(Records contained in a dataset)
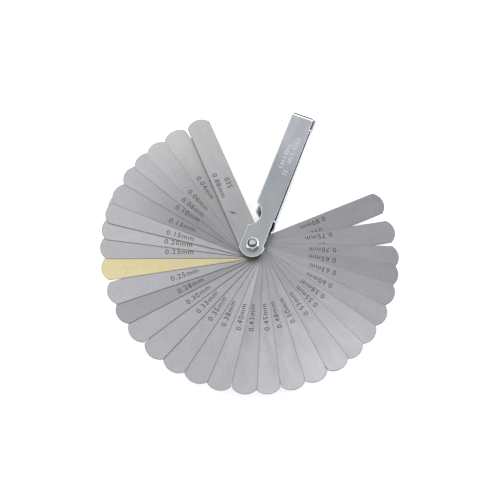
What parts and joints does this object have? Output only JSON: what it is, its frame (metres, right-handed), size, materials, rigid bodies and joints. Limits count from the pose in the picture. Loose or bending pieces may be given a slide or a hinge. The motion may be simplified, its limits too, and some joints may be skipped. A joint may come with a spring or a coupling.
{
  "type": "feeler gauge",
  "caption": "Pocket feeler gauge: a fan of round-ended steel leaves and one brass leaf on a pivot screw, folding into a slim case of folded sheet steel with a thumb notch.",
  "frame": {"origin": "on the pivot axis, in the outer face of the screw head that the gauge rests on", "axes": "+Z along the pivot screw from its head to its nut, +Y along the case from the pivot to its closed end, +X towards the case's spine"},
  "size_m": [0.1577, 0.162, 0.0205],
  "materials": {
    "steel_leaf": "ground spring steel, fine matt grain",
    "brass_leaf": "rolled brass shim, satin",
    "case_plating": "bright plated sheet steel, faintly drawn",
    "fastener_plating": "bright plated steel"
  },
  "bodies": {
    "case": {"case": "case_plating", "screw": "fastener_plating"},
    "nut": {"nut": "fastener_plating"},
    "blade_080": {"blade_080": "steel_leaf"},
    "blade_075": {"blade_075": "steel_leaf"},
    "blade_070": {"blade_070": "steel_leaf"},
    "blade_065": {"blade_065": "steel_leaf"},
    "blade_063": {"blade_063": "steel_leaf"},
    "blade_060": {"blade_060": "steel_leaf"},
    "blade_058": {"blade_058": "steel_leaf"},
    "blade_055": {"blade_055": "steel_leaf"},
    "blade_053": {"blade_053": "steel_leaf"},
    "blade_050": {"blade_050": "steel_leaf"},
    "blade_048": {"blade_048": "steel_leaf"},
    "blade_045": {"blade_045": "steel_leaf"},
    "blade_043": {"blade_043": "steel_leaf"},
    "blade_040": {"blade_040": "steel_leaf"},
    "blade_038": {"blade_038": "steel_leaf"},
    "blade_035": {"blade_035": "steel_leaf"},
    "blade_033": {"blade_033": "steel_leaf"},
    "blade_030": {"blade_030": "steel_leaf"},
    "blade_028": {"blade_028": "steel_leaf"},
    "blade_025": {"blade_025": "steel_leaf"},
    "blade_025_brass": {"blade_025_brass": "brass_leaf"},
    "blade_023": {"blade_023": "steel_leaf"},
    "blade_020": {"blade_020": "steel_leaf"},
    "blade_018": {"blade_018": "steel_leaf"},
    "blade_015": {"blade_015": "steel_leaf"},
    "blade_013": {"blade_013": "steel_leaf"},
    "blade_010": {"blade_010": "steel_leaf"},
    "blade_008": {"blade_008": "steel_leaf"},
    "blade_006": {"blade_006": "steel_leaf"},
    "blade_005": {"blade_005": "steel_leaf"},
    "blade_004": {"blade_004": "steel_leaf"},
    "blade_088": {"blade_088": "steel_leaf"}
  },
  "joints": [
    {"name": "blade_080_swing", "type": "hinge", "parent": "case", "child": "blade_080", "pos_m": [0, 0, 0.01], "axis": [0, 0, 1], "range_deg": [-313.5, 1]},
    {"name": "blade_075_swing", "type": "hinge", "parent": "case", "child": "blade_075", "pos_m": [0, 0, 0.01], "axis": [0, 0, 1], "range_deg": [-300, 14.5]},
    {"name": "blade_070_swing", "type": "hinge", "parent": "case", "child": "blade_070", "pos_m": [0, 0, 0.01], "axis": [0, 0, 1], "range_deg": [-288.5, 26]},
    {"name": "blade_065_swing", "type": "hinge", "parent": "case", "child": "blade_065", "pos_m": [0, 0, 0.01], "axis": [0, 0, 1], "range_deg": [-280.5, 34]},
    {"name": "blade_063_swing", "type": "hinge", "parent": "case", "child": "blade_063", "pos_m": [0, 0, 0.01], "axis": [0, 0, 1], "range_deg": [-272, 42.5]},
    {"name": "blade_060_swing", "type": "hinge", "parent": "case", "child": "blade_060", "pos_m": [0, 0, 0.01], "axis": [0, 0, 1], "range_deg": [-262, 52.5]},
    {"name": "blade_058_swing", "type": "hinge", "parent": "case", "child": "blade_058", "pos_m": [0, 0, 0.01], "axis": [0, 0, 1], "range_deg": [-252.5, 62]},
    {"name": "blade_055_swing", "type": "hinge", "parent": "case", "child": "blade_055", "pos_m": [0, 0, 0.01], "axis": [0, 0, 1], "range_deg": [-243.5, 71]},
    {"name": "blade_053_swing", "type": "hinge", "parent": "case", "child": "blade_053", "pos_m": [0, 0, 0.01], "axis": [0, 0, 1], "range_deg": [-235, 79.5]},
    {"name": "blade_050_swing", "type": "hinge", "parent": "case", "child": "blade_050", "pos_m": [0, 0, 0.01], "axis": [0, 0, 1], "range_deg": [-225, 89.5]},
    {"name": "blade_048_swing", "type": "hinge", "parent": "case", "child": "blade_048", "pos_m": [0, 0, 0.01], "axis": [0, 0, 1], "range_deg": [-215.5, 99]},
    {"name": "blade_045_swing", "type": "hinge", "parent": "case", "child": "blade_045", "pos_m": [0, 0, 0.01], "axis": [0, 0, 1], "range_deg": [-205.5, 109]},
    {"name": "blade_043_swing", "type": "hinge", "parent": "case", "child": "blade_043", "pos_m": [0, 0, 0.01], "axis": [0, 0, 1], "range_deg": [-196.5, 118]},
    {"name": "blade_040_swing", "type": "hinge", "parent": "case", "child": "blade_040", "pos_m": [0, 0, 0.01], "axis": [0, 0, 1], "range_deg": [-186.5, 128]},
    {"name": "blade_038_swing", "type": "hinge", "parent": "case", "child": "blade_038", "pos_m": [0, 0, 0.01], "axis": [0, 0, 1], "range_deg": [-177.5, 137]},
    {"name": "blade_035_swing", "type": "hinge", "parent": "case", "child": "blade_035", "pos_m": [0, 0, 0.01], "axis": [0, 0, 1], "range_deg": [-168, 146.5]},
    {"name": "blade_033_swing", "type": "hinge", "parent": "case", "child": "blade_033", "pos_m": [0, 0, 0.01], "axis": [0, 0, 1], "range_deg": [-158.5, 156]},
    {"name": "blade_030_swing", "type": "hinge", "parent": "case", "child": "blade_030", "pos_m": [0, 0, 0.01], "axis": [0, 0, 1], "range_deg": [-148.5, 166]},
    {"name": "blade_028_swing", "type": "hinge", "parent": "case", "child": "blade_028", "pos_m": [0, 0, 0.01], "axis": [0, 0, 1], "range_deg": [-139, 175.5]},
    {"name": "blade_025_swing", "type": "hinge", "parent": "case", "child": "blade_025", "pos_m": [0, 0, 0.01], "axis": [0, 0, 1], "range_deg": [-130, 184.5]},
    {"name": "blade_025_brass_swing", "type": "hinge", "parent": "case", "child": "blade_025_brass", "pos_m": [0, 0, 0.01], "axis": [0, 0, 1], "range_deg": [-119.5, 195]},
    {"name": "blade_023_swing", "type": "hinge", "parent": "case", "child": "blade_023", "pos_m": [0, 0, 0.01], "axis": [0, 0, 1], "range_deg": [-110.5, 204]},
    {"name": "blade_020_swing", "type": "hinge", "parent": "case", "child": "blade_020", "pos_m": [0, 0, 0.01], "axis": [0, 0, 1], "range_deg": [-102.5, 212]},
    {"name": "blade_018_swing", "type": "hinge", "parent": "case", "child": "blade_018", "pos_m": [0, 0, 0.01], "axis": [0, 0, 1], "range_deg": [-91.5, 223]},
    {"name": "blade_015_swing", "type": "hinge", "parent": "case", "child": "blade_015", "pos_m": [0, 0, 0.01], "axis": [0, 0, 1], "range_deg": [-95.5, 219]},
    {"name": "blade_013_swing", "type": "hinge", "parent": "case", "child": "blade_013", "pos_m": [0, 0, 0.01], "axis": [0, 0, 1], "range_deg": [-87, 227.5]},
    {"name": "blade_010_swing", "type": "hinge", "parent": "case", "child": "blade_010", "pos_m": [0, 0, 0.01], "axis": [0, 0, 1], "range_deg": [-77.5, 237]},
    {"name": "blade_008_swing", "type": "hinge", "parent": "case", "child": "blade_008", "pos_m": [0, 0, 0.01], "axis": [0, 0, 1], "range_deg": [-69.5, 245]},
    {"name": "blade_006_swing", "type": "hinge", "parent": "case", "child": "blade_006", "pos_m": [0, 0, 0.01], "axis": [0, 0, 1], "range_deg": [-62, 252.5]},
    {"name": "blade_005_swing", "type": "hinge", "parent": "case", "child": "blade_005", "pos_m": [0, 0, 0.01], "axis": [0, 0, 1], "range_deg": [-52.5, 262]},
    {"name": "blade_004_swing", "type": "hinge", "parent": "case", "child": "blade_004", "pos_m": [0, 0, 0.01], "axis": [0, 0, 1], "range_deg": [-52, 262.5]},
    {"name": "blade_088_swing", "type": "hinge", "parent": "case", "child": "blade_088", "pos_m": [0, 0, 0.01], "axis": [0, 0, 1], "range_deg": [-41.5, 273]},
    {"name": "nut_turn", "type": "hinge", "parent": "case", "child": "nut", "pos_m": [0, 0, 0.0186], "axis": [0, 0, 1], "range_deg": [0, 90]}
  ]
}
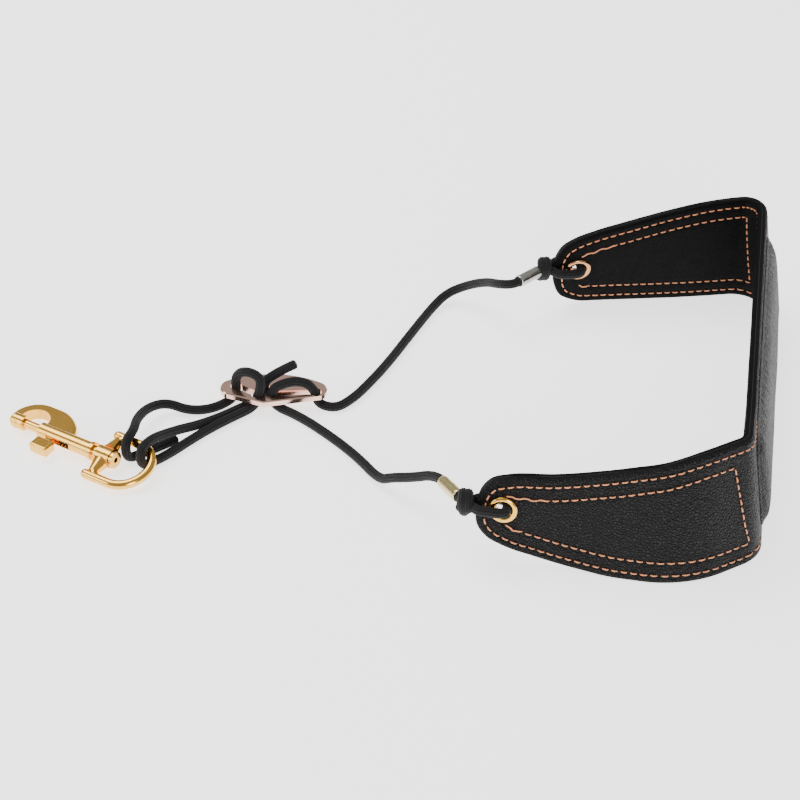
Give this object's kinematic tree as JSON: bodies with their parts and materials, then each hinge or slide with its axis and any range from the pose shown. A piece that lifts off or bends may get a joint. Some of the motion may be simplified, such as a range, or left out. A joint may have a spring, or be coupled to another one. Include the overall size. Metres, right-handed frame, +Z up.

Stated goal
Filter the entries above down to the lines containing the word "joints".

Solution for this task
What parts and joints does this object have? Output only JSON: what it is, its frame (metres, right-handed), size, materials, rigid bodies and joints. Limits count from the pose in the picture. Loose or bending pieces may be given a slide or a hinge. The motion may be simplified, its limits too, and some joints may be skipped. A joint may come with a spring or a coupling.
  "joints": [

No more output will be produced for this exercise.